Peter Bates > Service user and carer involvement in nurse education > Theorising about service user and carer involvement in nurse education

Theorising about service user and carer involvement in nurse education

The simple process of inviting a patient to give a presentation can be informed by a wide range of theoretical and conceptual perspectives. Just a few of these ideas are listed below, to help readers who wish to ground their activities in a conceptual framework. The issues and theories are in no particular order.

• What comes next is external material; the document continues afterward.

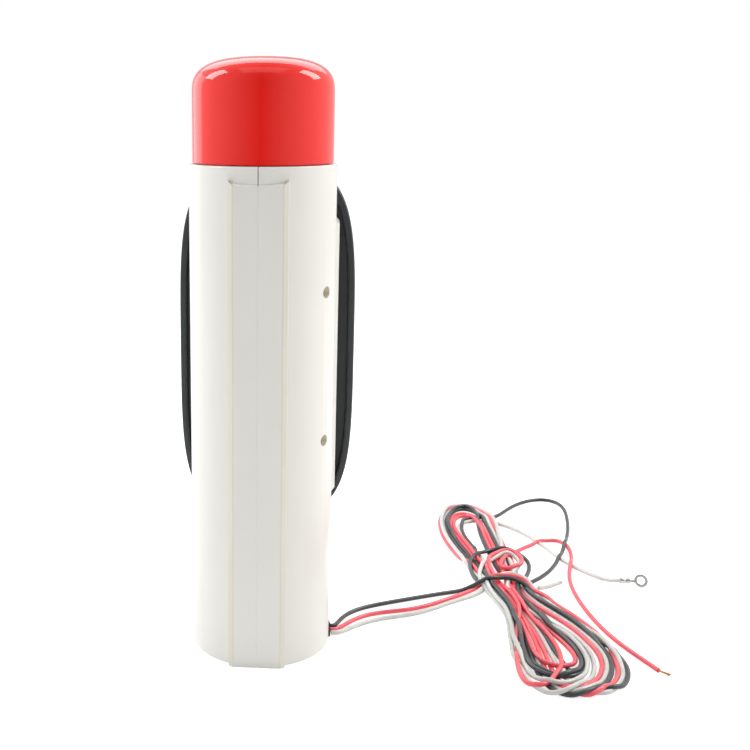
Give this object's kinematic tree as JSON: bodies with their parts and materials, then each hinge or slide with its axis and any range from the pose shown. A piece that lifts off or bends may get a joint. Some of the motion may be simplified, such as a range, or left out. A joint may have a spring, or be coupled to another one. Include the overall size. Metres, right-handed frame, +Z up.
{
  "type": "emergency position beacon",
  "caption": "Upright emergency position beacon: split white cylindrical case with a rear mounting rail, red lift-off dome cap, black oval control cover and wound supply leads.",
  "frame": {"origin": "centre of the round bottom face of the case, on the surface that it stands on", "axes": "+Z up along the case axis towards the dome cap; +Y out of the rear mounting rail; -Y out of the control cover; leads leave the foot towards -X"},
  "size_m": [0.2329, 0.2475, 0.257],
  "materials": {
    "moulded_white": "moulded semi-gloss",
    "gloss_red": "glossy",
    "cover_black": "satin",
    "seal_rubber": "matt",
    "screw_steel": "satin",
    "clear_window": "clear",
    "test_yellow": "satin",
    "board_green": "solder mask",
    "chip_black": "matt",
    "tinned_metal": "tinned",
    "ceramic": "matt",
    "led_yellow": "glossy",
    "cell_sleeve": "shrink sleeve",
    "black_insulation": "soft plastic",
    "red_insulation": "soft plastic",
    "white_insulation": "soft plastic",
    "bare_copper": "bare strands"
  },
  "bodies": {
    "case": {"housing_right": "moulded_white", "housing_left": "moulded_white", "base_cover": "moulded_white", "top_deck": "moulded_white", "front_cover": "cover_black", "seam_seal": "seal_rubber", "base_o_ring": "seal_rubber", "cable_grommet": "seal_rubber", "cover_gasket": "seal_rubber", "antenna_sheath": "seal_rubber", "housing_screw_1": "screw_steel", "housing_screw_2": "screw_steel", "base_screw_1": "screw_steel", "base_screw_2": "screw_steel", "base_screw_3": "screw_steel", "deck_screw_1": "screw_steel", "deck_screw_2": "screw_steel", "deck_screw_3": "screw_steel", "cover_screw_1": "screw_steel", "cover_screw_2": "screw_steel", "cover_screw_3": "screw_steel", "cover_screw_4": "screw_steel", "board_screw_1": "screw_steel", "board_screw_2": "screw_steel", "guard_pin": "screw_steel", "battery_spring_1": "screw_steel", "battery_spring_2": "screw_steel", "strobe_lens": "clear_window", "status_window": "clear_window", "strobe_board": "board_green", "switch_board": "board_green", "main_board": "board_green", "sounder": "chip_black", "processor": "chip_black", "battery_cradle": "chip_black", "antenna_nut": "tinned_metal", "transmitter_can": "tinned_metal", "ring_terminal": "tinned_metal", "gnss_antenna": "ceramic", "lead_connector": "ceramic", "strobe_led": "led_yellow", "status_led": "led_yellow", "battery_cell_1": "cell_sleeve", "battery_cell_2": "cell_sleeve", "black_lead": "black_insulation", "black_tail": "black_insulation", "antenna_coax": "black_insulation", "inner_harness": "black_insulation", "red_lead": "red_insulation", "red_tail": "red_insulation", "lead_hank": "red_insulation", "white_lead": "white_insulation", "white_tail": "white_insulation", "spare_end": "white_insulation", "red_bare_end": "bare_copper"},
    "cap": {"red_cap": "gloss_red", "cap_o_ring": "seal_rubber"},
    "guard": {"switch_guard": "cover_black"},
    "activation": {"activation_button": "gloss_red"},
    "test": {"test_button": "test_yellow"}
  },
  "joints": [
    {"name": "cap_lift", "type": "slide", "parent": "case", "child": "cap", "axis": [0, 0, 1], "range_m": [0, 0.06]},
    {"name": "guard_hinge", "type": "hinge", "parent": "case", "child": "guard", "pos_m": [0, -0.0486, 0.18], "axis": [-1, 0, 0], "range_deg": [0, 120]},
    {"name": "activation_press", "type": "slide", "parent": "case", "child": "activation", "axis": [0, 1, 0], "range_m": [0, 0.002], "stiffness_N_per_m": 400},
    {"name": "test_press", "type": "slide", "parent": "case", "child": "test", "axis": [0, 1, 0], "range_m": [0, 0.0012], "stiffness_N_per_m": 400}
  ]
}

  • 4PI is a set of principles that apply to all kinds of involvement activities in all settings, and was developed by service users and carers at the National Involvement Partnership, hosted by NSUN – the National Survivor User Network for mental health.  See details and sign up to show your support here.
  • BNIM – The Biographic-Narrative Interpretive Method explores how the internal world of sense-making and storytelling by a person interacts with the external world of circumstances and events. Sometimes a personal story can shed light on social norms or national policies.
  • Patient Simulation – the use of actors or manikins to recreate, perhaps in a standardised, repeated way, a particular clinical situation.
  • Consumerism – service users comment on the services they are offered, but have little opportunity to design them.
  • Democratisation – identify the points in an organisation were decisions are made and ensure that service users and carers have a real voice and opportunity to contribute to each decision.
  • Integration –  Chambers & Hickey (2012) suggest that service user involvement can be positioned along an integration continuum, from piecemeal integration where involvement is confined to a small number of specific interventions, through to systemic integration where people are involved in every stage and aspect of the design and delivery of education.
  • Engagement – Chambers & Hickey (2012) also offer an engagement continuum, where service users and carers are involved actively (in challenging stereotypes and delivering thematic teaching) or passively (as a body to be practised on).
  • Engagement in the community – an alternative use of the term ‘engagement’. At Kingston University, student nurses volunteer in social action projects located in the community (such as the Baked Bean Company), thus creating a reciprocal relationship in which the community both contributes to nurse education and is benefited by student nurses too.
  • Power – Chambers & Hickey (2012) call this a ‘participation continuum’. It captures the extent to which power is transferred from academic and clinical staff to service users and carers.